‘Pakistan ranks 3rd in prevalence of diabetes in world after China and India’

M. Waqar Bhatti
Sunday, Oct 10, 2021

Pakistan is now ranked third in the prevalence of diabetes following China and India, and according to the International Diabetes Federation (IDF) Diabetes Atlas 10th Edition, which is going to be released on November 14, 2021, around 33 million people are living with diabetes in the country, officials and experts said on Friday.

“Pakistan has surpassed the United States of America in the number of diabetics and now ranks third in the world in the prevalence of diabetes where 33 million are living with diabetes following China and India. These are the unofficial figures as official data would be presented in the 10th edition of the IDF Diabetes Atlas to be released on November 14 this year,” Prof Abdul Basit, a member of IDF Diabetes Atlas Committee, said while speaking at the signing of a Memorandum of Understanding (MoU) in Karachi.

The Memorandum of Understanding was signed between the Health Research Advisory Board (HealthRAB) and a local pharmaceutical firm for the creation of a “Diabetes Registry of Pakistan” (DROP) for people with Type 2 diabetes, people with diabetic foot ulcers, for people with peripheral vascular disease and women with gestational diabetes.

Prof Basit, who is also the director of Baqai Institute of Diabetology and Endocrinology (BIDE), Karachi, and vice chairman of the Health Research Advisory Board (HealthRAB), maintained that a “similar number” of people in Pakistan had borderline diabetes, and if immediate action was not taken, the number of diabetics could be doubled in the country soon.

“As per the IDF Diabetes Atlas 9th Edition published in 2019, around 19.4 million were diabetics in Pakistan, but within last two years, when most of the physical activities came to a halt due to the pandemic, 13.6 million more people have become diabetics in the country, which is extremely alarming for the health experts as well as the policymakers,” he said and added that Pakistan is now ahead of the USA, which has 32 million diabetics in a population of 330 million people.

According to the health expert, around 10 million children of 8-10 years of age are facing childhood obesity in Pakistan, and if immediate steps are not taken, these children will also become diabetics in the next few years and could die even before their patients due to cardiometabolic disorders, which include cardiovascular disease, diabetes and chronic renal failure.

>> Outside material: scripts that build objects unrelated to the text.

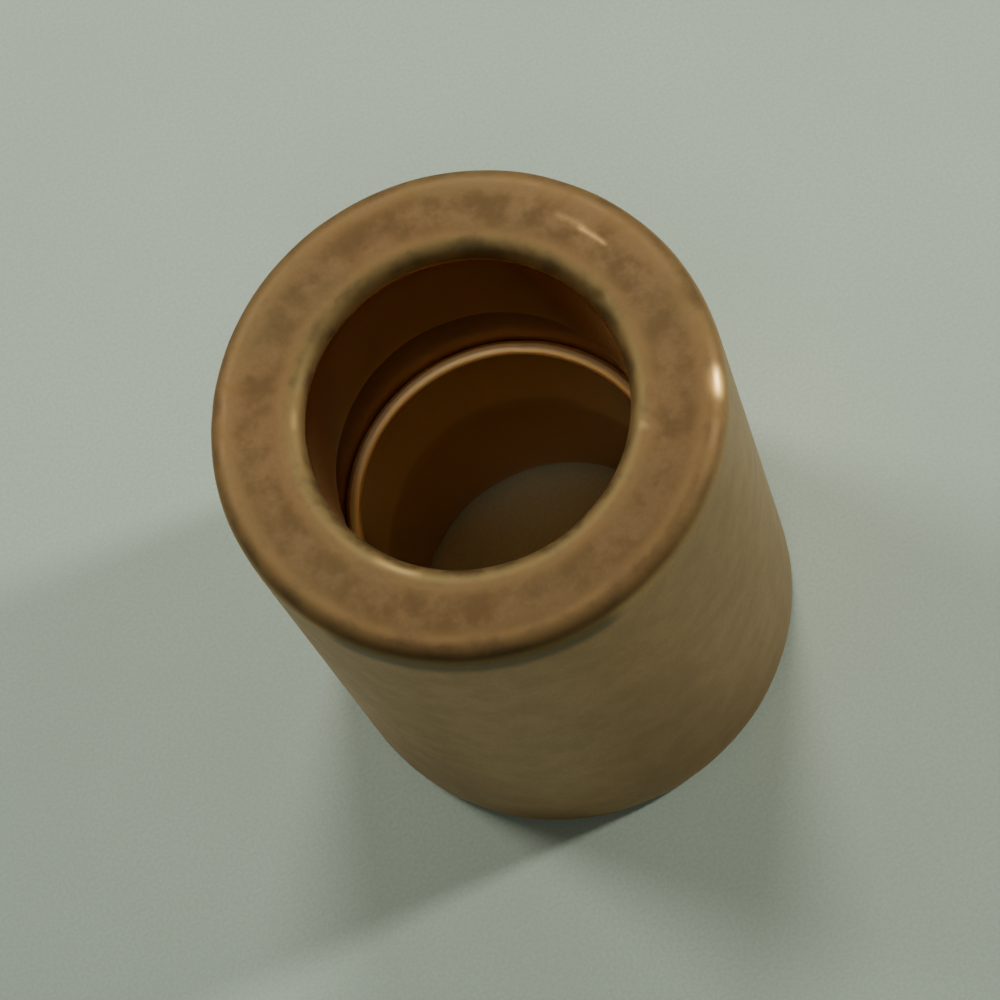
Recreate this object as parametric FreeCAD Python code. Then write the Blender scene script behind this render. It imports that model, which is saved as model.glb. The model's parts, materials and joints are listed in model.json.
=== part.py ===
"""Bronze sleeve bushing: a thick-walled sleeve with a thin liner pressed into its lower end.

The bushing stands on its lower end face. The bore axis is +Z, and the origin is the centre of that face.

Down the bore from the top come a short land cut in the sleeve itself, a ring-shaped grease pocket, and
the liner, which is bored to the same size as the land. The pocket is the part of the liner's seat that
the liner leaves free. Both pieces are turned, so each is one outline swept round the axis.

Units are millimetres. The driving sizes are inch fractions, as such bushings are sold.
"""

import FreeCAD
import Part

import math
import os

INCH = 25.4

# Driving dimensions
OUTER_DIAMETER = 1 * INCH
BORE_DIAMETER = 5 / 8 * INCH
LENGTH = 1.25 * INCH
SEAT_DIAMETER = 11 / 16 * INCH
LAND_LENGTH = 5 / 16 * INCH
POCKET_LENGTH = 7 / 32 * INCH

# Edge breaks: the radii of the roundings, and the legs of the 45 degree chamfers
EDGE_ROUNDING = 1.0
FINE_ROUNDING = 0.1
SEAT_LEAD_IN = 0.3
LINER_LEAD_IN = 0.25
LINER_RIM_ROUNDING = 0.4
LINER_MOUTH_CHAMFER = 0.5
LINER_MOUTH_ROUNDING = 0.3

# How far the liner's lower end stays inside the sleeve's lower face
LINER_SET_BACK = 0.2

# Sizes that follow
OUTER_RADIUS = OUTER_DIAMETER / 2
BORE_RADIUS = BORE_DIAMETER / 2
SEAT_RADIUS = SEAT_DIAMETER / 2
POCKET_TOP = LENGTH - LAND_LENGTH
LINER_TOP = POCKET_TOP - POCKET_LENGTH
LINER_BOTTOM = LINER_SET_BACK


def point(radius, height):
    """A point of an outline, which lies in the XZ plane."""
    return FreeCAD.Vector(radius, 0, height)


def corner_arc(before, corner, after, radius):
    """The arc that rounds one corner of an outline, tangent to the two runs that meet there."""
    back = (before - corner).normalize()
    ahead = (after - corner).normalize()
    half_angle = back.getAngle(ahead) / 2
    tangent_length = radius / math.tan(half_angle)
    centre_distance = radius / math.sin(half_angle)
    bisector = (back + ahead).normalize()
    start = corner + back * tangent_length
    middle = corner + bisector * (centre_distance - radius)
    end = corner + ahead * tangent_length
    return start, Part.Arc(start, middle, end).toShape(), end


def outline_wire(corners):
    """A closed outline through (radius, height, rounding) corners, where a rounding of 0 stays sharp."""
    places = [point(radius, height) for radius, height, rounding in corners]
    entries, arcs, exits = [], [], []
    for index, (radius, height, rounding) in enumerate(corners):
        corner = places[index]
        if rounding == 0:
            entry, arc, leave = corner, None, corner
        else:
            after = places[(index + 1) % len(places)]
            entry, arc, leave = corner_arc(places[index - 1], corner, after, rounding)
        entries.append(entry)
        arcs.append(arc)
        exits.append(leave)
    edges = []
    for index, arc in enumerate(arcs):
        if arc is not None:
            edges.append(arc)
        run_end = entries[(index + 1) % len(entries)]
        edges.append(Part.LineSegment(exits[index], run_end).toShape())
    return Part.Wire(edges)


def turned(corners):
    """The solid that an outline makes when it turns once about the bore axis."""
    solid = Part.Face(outline_wire(corners)).revolve(FreeCAD.Vector(), FreeCAD.Vector(0, 0, 1), 360)
    if not solid.isValid() or solid.Volume <= 0:
        raise ValueError("a turned piece isn't a valid solid")
    return solid


def sleeve():
    """The thick outer sleeve: land and rounded mouth above, open seat for the liner below."""
    return turned([
        (SEAT_RADIUS + SEAT_LEAD_IN, 0, FINE_ROUNDING),
        (OUTER_RADIUS, 0, EDGE_ROUNDING),
        (OUTER_RADIUS, LENGTH, EDGE_ROUNDING),
        (BORE_RADIUS, LENGTH, EDGE_ROUNDING),
        (BORE_RADIUS, POCKET_TOP, FINE_ROUNDING),
        (SEAT_RADIUS, POCKET_TOP, FINE_ROUNDING),
        (SEAT_RADIUS, SEAT_LEAD_IN, 0),
    ])


def liner():
    """The thin liner: at its upper end a lead-in outside and a rounded rim inside, a chamfered mouth below."""
    return turned([
        (BORE_RADIUS + LINER_MOUTH_CHAMFER, LINER_BOTTOM, 0),
        (SEAT_RADIUS, LINER_BOTTOM, FINE_ROUNDING),
        (SEAT_RADIUS, LINER_TOP - LINER_LEAD_IN, FINE_ROUNDING),
        (SEAT_RADIUS - LINER_LEAD_IN, LINER_TOP, FINE_ROUNDING),
        (BORE_RADIUS, LINER_TOP, LINER_RIM_ROUNDING),
        (BORE_RADIUS, LINER_BOTTOM + LINER_MOUTH_CHAMFER, LINER_MOUTH_ROUNDING),
    ])


PIECES = {
    "sleeve": sleeve,
    "liner": liner,
}

os.makedirs("parts", exist_ok=True)
for name, make in PIECES.items():
    make().exportStep(f"parts/{name}.step")
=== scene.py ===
"""Looks of the bronze sleeve bushing: two worn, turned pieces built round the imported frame.

Everything is in metres, in the frame's own axes: the bore is on +Z and the lower end face is at zero.
"""

from collections import namedtuple
import json
import math

import bpy
import numpy as np
from mathutils import Matrix, Vector, noise


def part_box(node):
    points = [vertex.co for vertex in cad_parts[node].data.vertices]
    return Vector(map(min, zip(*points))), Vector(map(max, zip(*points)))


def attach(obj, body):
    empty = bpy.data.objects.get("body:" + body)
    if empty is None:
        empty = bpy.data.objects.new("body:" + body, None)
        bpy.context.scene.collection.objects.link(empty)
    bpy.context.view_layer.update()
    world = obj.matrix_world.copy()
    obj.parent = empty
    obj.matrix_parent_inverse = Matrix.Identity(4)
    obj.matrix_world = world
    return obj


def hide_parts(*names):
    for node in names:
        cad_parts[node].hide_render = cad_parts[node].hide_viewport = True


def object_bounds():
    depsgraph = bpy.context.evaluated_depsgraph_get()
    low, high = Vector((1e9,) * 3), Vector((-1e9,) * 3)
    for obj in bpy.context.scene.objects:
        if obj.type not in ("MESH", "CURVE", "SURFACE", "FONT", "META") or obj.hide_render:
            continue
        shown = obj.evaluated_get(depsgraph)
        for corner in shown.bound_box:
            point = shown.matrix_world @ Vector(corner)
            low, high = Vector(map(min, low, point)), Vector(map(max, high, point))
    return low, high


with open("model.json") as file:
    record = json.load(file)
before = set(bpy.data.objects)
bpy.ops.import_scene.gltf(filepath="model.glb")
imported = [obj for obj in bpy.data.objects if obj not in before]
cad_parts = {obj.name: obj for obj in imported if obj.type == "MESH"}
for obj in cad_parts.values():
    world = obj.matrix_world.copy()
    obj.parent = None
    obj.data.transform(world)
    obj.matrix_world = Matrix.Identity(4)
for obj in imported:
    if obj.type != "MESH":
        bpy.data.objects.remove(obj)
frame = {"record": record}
cad_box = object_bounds()

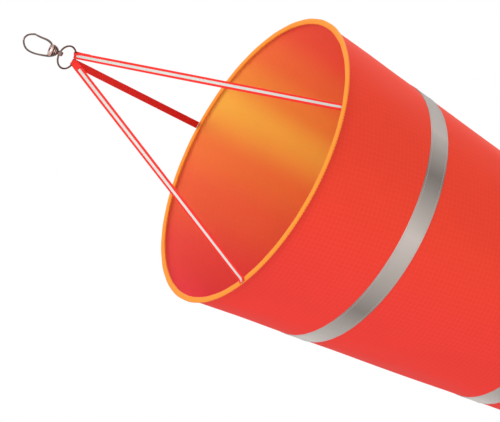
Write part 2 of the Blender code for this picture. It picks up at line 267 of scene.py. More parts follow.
def build_ripstop_group():
    """Weave of ripstop cloth on its flat cut. The cone is unrolled about its apex, so that the threads run
    straight."""
    group, given, result = new_group(
        "ripstop_weave",
        {"Vector": None, "Thread": 0.0004, "Grid": 0.005},
        {"Height": "Float", "Grid Line": "Float", "Round": "Float"},
    )
    slope = (mouth_radius - tail_radius) / (tail_x - mouth_x)
    apex_x = mouth_x + mouth_radius / slope
    lean = math.atan(slope)
    parts = link_nodes(group, "ShaderNodeSeparateXYZ", {0: given["Vector"]}).outputs
    from_seam = {"Vector": given["Vector"], "Angle": math.pi - seam_angle}
    turned = link_nodes(group, "ShaderNodeVectorRotate", from_seam, rotation_type="X_AXIS").outputs[0]
    turned = link_nodes(group, "ShaderNodeSeparateXYZ", {0: turned}).outputs
    fan = reckon(group, "MULTIPLY", reckon(group, "ARCTAN2", turned["Z"], turned["Y"]), math.sin(lean))
    reach = reckon(group, "DIVIDE", reckon(group, "SUBTRACT", apex_x, parts["X"]), math.cos(lean))
    lines = []
    height = 1.0
    for way in ("COSINE", "SINE"):
        flat = reckon(group, "MULTIPLY", reach, reckon(group, way, fan))
        thread = reckon(group, "MULTIPLY", reckon(group, "DIVIDE", flat, given["Thread"]), math.pi)
        height = reckon(group, "MULTIPLY", height, reckon(group, "SINE", thread))
        off_line = reckon(group, "PINGPONG", flat, reckon(group, "MULTIPLY", given["Grid"], 0.5))
        fade = {"Value": off_line, "From Min": 0.00012, "From Max": 0.00034, "To Min": 1.0, "To Max": 0.0}
        lines.append(link_nodes(group, "ShaderNodeMapRange", fade).outputs[0])
    line = reckon(group, "MAXIMUM", lines[0], lines[1])
    raised = reckon(group, "MULTIPLY_ADD", height, 0.5, 0.5)
    group.links.new(line, result["Grid Line"])
    group.links.new(reckon(group, "ADD", raised, line), result["Height"])
    group.links.new(turn_share(group, parts), result["Round"])
    return group


def build_mottle_group():
    """Uneven dye and faint soiling: broad soft patches and a finer grain, either side of the plain colour."""
    group, given, result = new_group(
        "uneven_dye",
        {"Vector": None, "Colour": (0.8, 0.8, 0.8, 1.0), "Amount": 0.06, "Scale": 12.0},
        {"Colour": "Color", "Patch": "Float"},
    )
    broad_noise = {"Vector": given["Vector"], "Scale": given["Scale"], "Detail": 4.0, "Roughness": 0.55}
    broad = link_nodes(group, "ShaderNodeTexNoise", broad_noise).outputs[0]
    fine_noise = {
        "Vector": given["Vector"],
        "Scale": reckon(group, "MULTIPLY", given["Scale"], 24.0),
        "Detail": 2.0,
    }
    fine = link_nodes(group, "ShaderNodeTexNoise", fine_noise).outputs[0]
    patch = reckon(group, "MULTIPLY_ADD", fine, 0.35, reckon(group, "MULTIPLY", broad, 0.65))
    spread = reckon(group, "MULTIPLY", reckon(group, "SUBTRACT", patch, 0.5), given["Amount"])
    shading = {0: given["Colour"], "Scale": reckon(group, "MULTIPLY_ADD", spread, 2.0, 1.0)}
    shaded = link_nodes(group, "ShaderNodeVectorMath", shading, operation="SCALE").outputs[0]
    group.links.new(patch, result["Patch"])
    group.links.new(shaded, result["Colour"])
    return group


ripstop_weave = build_ripstop_group()
uneven_dye = build_mottle_group()


def dyed(tree, place, colour, amount, scale):
    """The colour made a little uneven, and the mask of its patches."""
    inputs = {"Vector": place, "Colour": colour, "Amount": amount, "Scale": scale}
    return link_nodes(tree, "ShaderNodeGroup", inputs, node_tree=uneven_dye).outputs


def vary_roughness(tree, shader, patch, low, high):
    rough = link_nodes(tree, "ShaderNodeMapRange", {"Value": patch, "To Min": low, "To Max": high})
    tree.links.new(rough.outputs[0], shader.inputs["Roughness"])


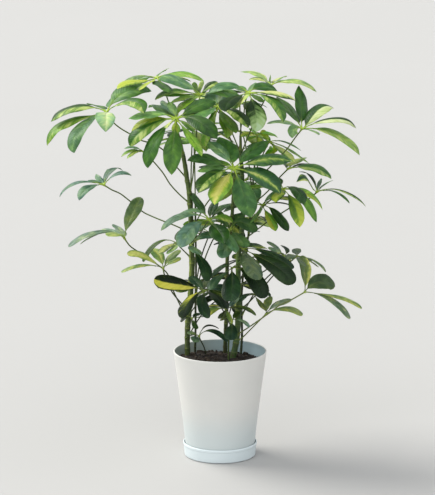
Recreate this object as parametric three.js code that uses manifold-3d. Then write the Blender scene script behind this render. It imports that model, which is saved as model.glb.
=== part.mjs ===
// A potted umbrella plant: tapered pot in a saucer, filled with soil, with several stems and their compound leaves.
// Millimetres, +Z up. The origin is the centre of the saucer's underside. -Y is the front of the plant.
import * as THREE from "three";
import { mergeVertices } from "three/addons/utils/BufferGeometryUtils.js";
import Module from "manifold-3d";

// ---------- driving dimensions
const POT_RIM_RADIUS = 77.5;
const POT_HEIGHT = 178; // the rim's height above the saucer's underside
const POT_WALL = 2.2;
const SAUCER_RADIUS = 61.3;
const SAUCER_HEIGHT = 23;
const DRAIN_HOLE_RADIUS = 4.5;
const DRAIN_HOLE_CIRCLE = 30;
const DRAIN_HOLES = 5;
const SOIL_LEVEL = 157;
const ROUND_SIDES = 28; // sides of the pot, the saucer and the soil
const GAP = 0.35; // air between pieces that touch
const BLADE_START = 0.17; // the share of a leaflet that is stalk
const KEEL = 1.5; // thickness of a blade at its midrib
const STALK = 1.5; // width of a leaflet's stalk
const PETIOLE_RADIUS = 1.25;
const HUB_RADIUS = 4; // where the leaflets of one leaf meet
const STEM_SIDES = 8;

// Low heaps of soil round the stems: x, y, height, spread.
const SOIL_HEAPS = [
  [-50, 14, 8.0, 24.0],
  [8, 10, 9.0, 34.0],
  [40, -8, 3.0, 20.0],
  [-12, -30, 2.5, 18.0],
];

const wasm = await Module();
wasm.setup();

// ---------- colours
const WHITE_PLASTIC = { color: 0xe9ebec, roughness: 0.42, metalness: 0 };
const SOIL_BROWN = { color: 0x3a2b20, roughness: 0.97, metalness: 0 };
const STEM_GREEN = { color: 0x5d6b2c, roughness: 0.6, metalness: 0 };
const LEAF_TONES = [
  { color: 0x23482a, roughness: 0.38, metalness: 0 },
  { color: 0x3d7a38, roughness: 0.4, metalness: 0 },
  { color: 0x8aa84e, roughness: 0.42, metalness: 0 },
];

// ---------- small helpers
// The geometry with only its positions, its shared vertices merged and its faces turned out.
function closed(geometry) {
  const g = geometry.clone();
  for (const name of Object.keys(g.attributes))
    if (name !== "position") g.deleteAttribute(name);
  const merged = mergeVertices(g, 1e-3);
  // faces that the merging closed up at an axis are left out
  const ix = merged.index.array;
  const kept = [];
  for (let i = 0; i < ix.length; i += 3) {
    const [a, b, c] = [ix[i], ix[i + 1], ix[i + 2]];
    if (a !== b && b !== c && a !== c) kept.push(a, b, c);
  }
  const p = merged.attributes.position;
  const v = [0, 1, 2].map(() => new THREE.Vector3());
  let volume = 0;
  for (let i = 0; i < kept.length; i += 3) {
    v.forEach((w, k) => w.fromBufferAttribute(p, kept[i + k]));
    volume += v[0].dot(v[1].clone().cross(v[2]));
  }
  if (volume < 0)
    for (let i = 0; i < kept.length; i += 3)
      [kept[i + 1], kept[i + 2]] = [kept[i + 2], kept[i + 1]];
  merged.setIndex(kept);
  return merged;
}

function solid(geometry) {
  const g = closed(geometry);
  return new wasm.Manifold(
    new wasm.Mesh({
      numProp: 3,
      vertProperties: new Float32Array(g.attributes.position.array),
      triVerts: new Uint32Array(g.index.array),
    }),
  );
}

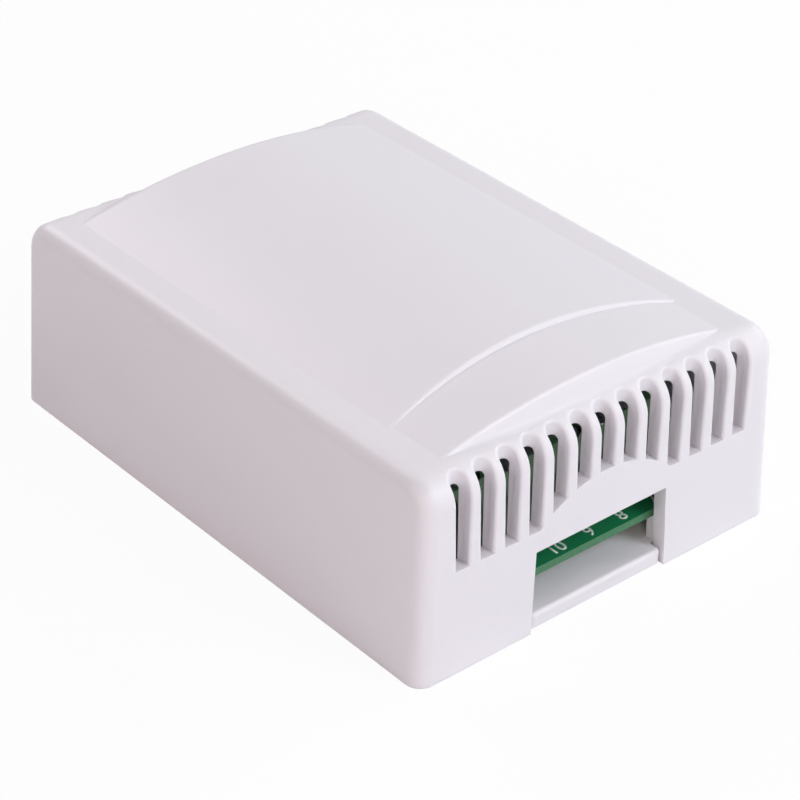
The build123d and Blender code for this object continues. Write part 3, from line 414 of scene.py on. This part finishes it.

“It is the right time when we should close down all schools which are without playgrounds, as there is a need to involve children in compulsory physical activity of at least one hour a day. It is also imperative that our adults also modify their lifestyle and resort to physical activities to remain fit and healthy,” Prof Abdul remarked.

Briefing about the Diabetes Registry of Pakistan (DROP), he said they started the diabetes registry for children with Type 1 Diabetes, but its prevalence was very low, which was around 0.1 million in the country, but there was a need to find the actual number of people with Type 2 diabetes to standardise the healthcare they were receiving to prevent the amputation rate and improve their quality of life.

Lauding the financial and technological contribution from the pharmaceutical firm Pharmevo in the field of research, he said now the cloud technology would be used to register the details of millions of diabetics, their age, gender and other information.

“HealthRAB is now running seven registries of different diseases while around 7-8 registries are in the pipeline. International institutions like the World Health Organisation (WHO) and Harvard University are following our models while Harvard University is going to implement our Changing Diabetes in Children (CDC) in 14 countries of the world,” Prof Basit said.

Speaking on the occasion, the managing sirector of the local pharmaceutical firm, Haroon Qasim, said data was now more valuable than the oil and all policies were being prepared and implemented on the basis of accurate data, but unfortunately, Pakistan lacked data regarding different health conditions among its population and so was unable to prepare health policies accordingly.

“The establishment of the Diabetes Registry of Pakistan (DROP) would help us ascertain the data of our population and prepare the health policies accordingly. We don’t have our homegrown data unfortunately, but these registries would help us in this regard.”

Syed Jamshed Ahmed, the deputy CEO of the pharmaceutical firm, said their company believed in initiating and supporting research in the field of health as it was the only way forward in prevention of diseases.